WRITTEN TASK
Produce the listing below again, exactly as shown.

GIVEN INFORMATION
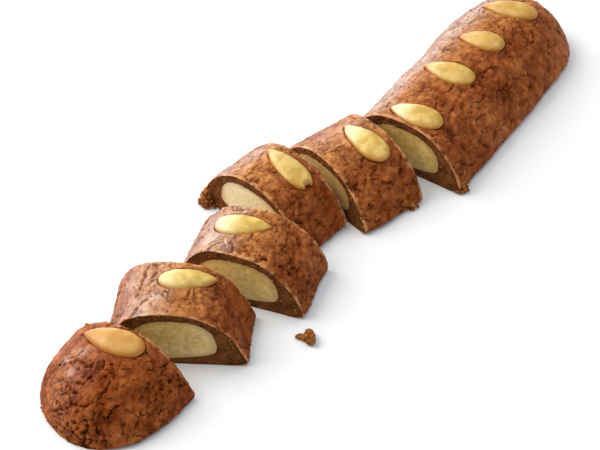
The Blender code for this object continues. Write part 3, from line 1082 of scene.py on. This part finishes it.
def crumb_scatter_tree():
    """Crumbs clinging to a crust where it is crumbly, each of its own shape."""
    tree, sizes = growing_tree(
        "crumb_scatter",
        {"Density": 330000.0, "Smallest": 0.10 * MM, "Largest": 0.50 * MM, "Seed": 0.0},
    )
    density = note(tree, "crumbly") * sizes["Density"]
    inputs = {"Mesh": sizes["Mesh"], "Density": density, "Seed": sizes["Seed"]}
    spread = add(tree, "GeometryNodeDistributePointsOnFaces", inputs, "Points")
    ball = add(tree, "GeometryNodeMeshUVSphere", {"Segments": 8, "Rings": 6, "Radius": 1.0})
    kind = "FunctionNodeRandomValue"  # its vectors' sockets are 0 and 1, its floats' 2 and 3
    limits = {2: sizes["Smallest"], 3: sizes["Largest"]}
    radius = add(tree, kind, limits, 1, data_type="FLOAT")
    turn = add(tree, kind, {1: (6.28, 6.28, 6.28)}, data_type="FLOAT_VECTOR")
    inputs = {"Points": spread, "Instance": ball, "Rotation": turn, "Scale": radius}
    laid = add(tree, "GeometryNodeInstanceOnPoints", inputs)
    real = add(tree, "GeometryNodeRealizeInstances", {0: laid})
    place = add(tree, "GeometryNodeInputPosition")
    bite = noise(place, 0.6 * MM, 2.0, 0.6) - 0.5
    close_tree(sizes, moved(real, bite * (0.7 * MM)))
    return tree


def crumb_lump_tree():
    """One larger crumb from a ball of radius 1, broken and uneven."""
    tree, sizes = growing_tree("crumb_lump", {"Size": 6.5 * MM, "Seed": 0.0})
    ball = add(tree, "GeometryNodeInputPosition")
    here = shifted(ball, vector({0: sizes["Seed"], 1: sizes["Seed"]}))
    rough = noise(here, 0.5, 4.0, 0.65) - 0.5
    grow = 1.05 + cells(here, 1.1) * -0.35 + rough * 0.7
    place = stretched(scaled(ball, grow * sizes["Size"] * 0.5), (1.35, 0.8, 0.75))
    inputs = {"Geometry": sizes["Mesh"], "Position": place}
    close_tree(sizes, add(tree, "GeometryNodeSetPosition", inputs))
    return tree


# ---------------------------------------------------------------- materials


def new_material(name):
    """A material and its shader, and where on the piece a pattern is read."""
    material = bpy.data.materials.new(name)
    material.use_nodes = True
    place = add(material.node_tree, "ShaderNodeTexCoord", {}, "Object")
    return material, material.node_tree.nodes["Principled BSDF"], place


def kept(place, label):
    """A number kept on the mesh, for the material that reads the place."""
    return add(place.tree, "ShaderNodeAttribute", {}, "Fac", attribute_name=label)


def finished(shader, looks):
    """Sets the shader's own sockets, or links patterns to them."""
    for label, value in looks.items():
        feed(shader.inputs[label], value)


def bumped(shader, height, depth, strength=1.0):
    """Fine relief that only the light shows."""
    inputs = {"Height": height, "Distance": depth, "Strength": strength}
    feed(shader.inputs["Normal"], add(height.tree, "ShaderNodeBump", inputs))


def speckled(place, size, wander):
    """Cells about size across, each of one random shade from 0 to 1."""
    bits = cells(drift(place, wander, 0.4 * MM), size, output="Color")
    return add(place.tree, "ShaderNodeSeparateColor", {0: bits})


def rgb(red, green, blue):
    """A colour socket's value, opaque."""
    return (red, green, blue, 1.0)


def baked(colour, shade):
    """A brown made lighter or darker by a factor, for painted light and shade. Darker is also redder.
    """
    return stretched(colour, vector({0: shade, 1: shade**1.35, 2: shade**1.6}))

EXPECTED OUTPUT
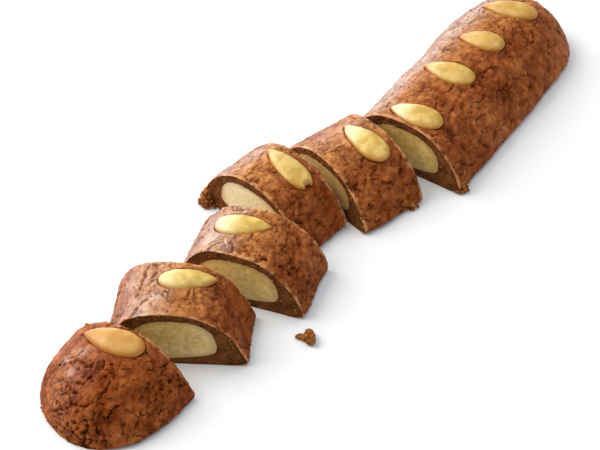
The Blender code for this object continues. Write part 3, from line 1082 of scene.py on. This part finishes it.
def crumb_scatter_tree():
    """Crumbs clinging to a crust where it is crumbly, each of its own shape."""
    tree, sizes = growing_tree(
        "crumb_scatter",
        {"Density": 330000.0, "Smallest": 0.10 * MM, "Largest": 0.50 * MM, "Seed": 0.0},
    )
    density = note(tree, "crumbly") * sizes["Density"]
    inputs = {"Mesh": sizes["Mesh"], "Density": density, "Seed": sizes["Seed"]}
    spread = add(tree, "GeometryNodeDistributePointsOnFaces", inputs, "Points")
    ball = add(tree, "GeometryNodeMeshUVSphere", {"Segments": 8, "Rings": 6, "Radius": 1.0})
    kind = "FunctionNodeRandomValue"  # its vectors' sockets are 0 and 1, its floats' 2 and 3
    limits = {2: sizes["Smallest"], 3: sizes["Largest"]}
    radius = add(tree, kind, limits, 1, data_type="FLOAT")
    turn = add(tree, kind, {1: (6.28, 6.28, 6.28)}, data_type="FLOAT_VECTOR")
    inputs = {"Points": spread, "Instance": ball, "Rotation": turn, "Scale": radius}
    laid = add(tree, "GeometryNodeInstanceOnPoints", inputs)
    real = add(tree, "GeometryNodeRealizeInstances", {0: laid})
    place = add(tree, "GeometryNodeInputPosition")
    bite = noise(place, 0.6 * MM, 2.0, 0.6) - 0.5
    close_tree(sizes, moved(real, bite * (0.7 * MM)))
    return tree


def crumb_lump_tree():
    """One larger crumb from a ball of radius 1, broken and uneven."""
    tree, sizes = growing_tree("crumb_lump", {"Size": 6.5 * MM, "Seed": 0.0})
    ball = add(tree, "GeometryNodeInputPosition")
    here = shifted(ball, vector({0: sizes["Seed"], 1: sizes["Seed"]}))
    rough = noise(here, 0.5, 4.0, 0.65) - 0.5
    grow = 1.05 + cells(here, 1.1) * -0.35 + rough * 0.7
    place = stretched(scaled(ball, grow * sizes["Size"] * 0.5), (1.35, 0.8, 0.75))
    inputs = {"Geometry": sizes["Mesh"], "Position": place}
    close_tree(sizes, add(tree, "GeometryNodeSetPosition", inputs))
    return tree


# ---------------------------------------------------------------- materials


def new_material(name):
    """A material and its shader, and where on the piece a pattern is read."""
    material = bpy.data.materials.new(name)
    material.use_nodes = True
    place = add(material.node_tree, "ShaderNodeTexCoord", {}, "Object")
    return material, material.node_tree.nodes["Principled BSDF"], place


def kept(place, label):
    """A number kept on the mesh, for the material that reads the place."""
    return add(place.tree, "ShaderNodeAttribute", {}, "Fac", attribute_name=label)


def finished(shader, looks):
    """Sets the shader's own sockets, or links patterns to them."""
    for label, value in looks.items():
        feed(shader.inputs[label], value)


def bumped(shader, height, depth, strength=1.0):
    """Fine relief that only the light shows."""
    inputs = {"Height": height, "Distance": depth, "Strength": strength}
    feed(shader.inputs["Normal"], add(height.tree, "ShaderNodeBump", inputs))


def speckled(place, size, wander):
    """Cells about size across, each of one random shade from 0 to 1."""
    bits = cells(drift(place, wander, 0.4 * MM), size, output="Color")
    return add(place.tree, "ShaderNodeSeparateColor", {0: bits})


def rgb(red, green, blue):
    """A colour socket's value, opaque."""
    return (red, green, blue, 1.0)


def baked(colour, shade):
    """A brown made lighter or darker by a factor, for painted light and shade. Darker is also redder.
    """
    return stretched(colour, vector({0: shade, 1: shade**1.35, 2: shade**1.6}))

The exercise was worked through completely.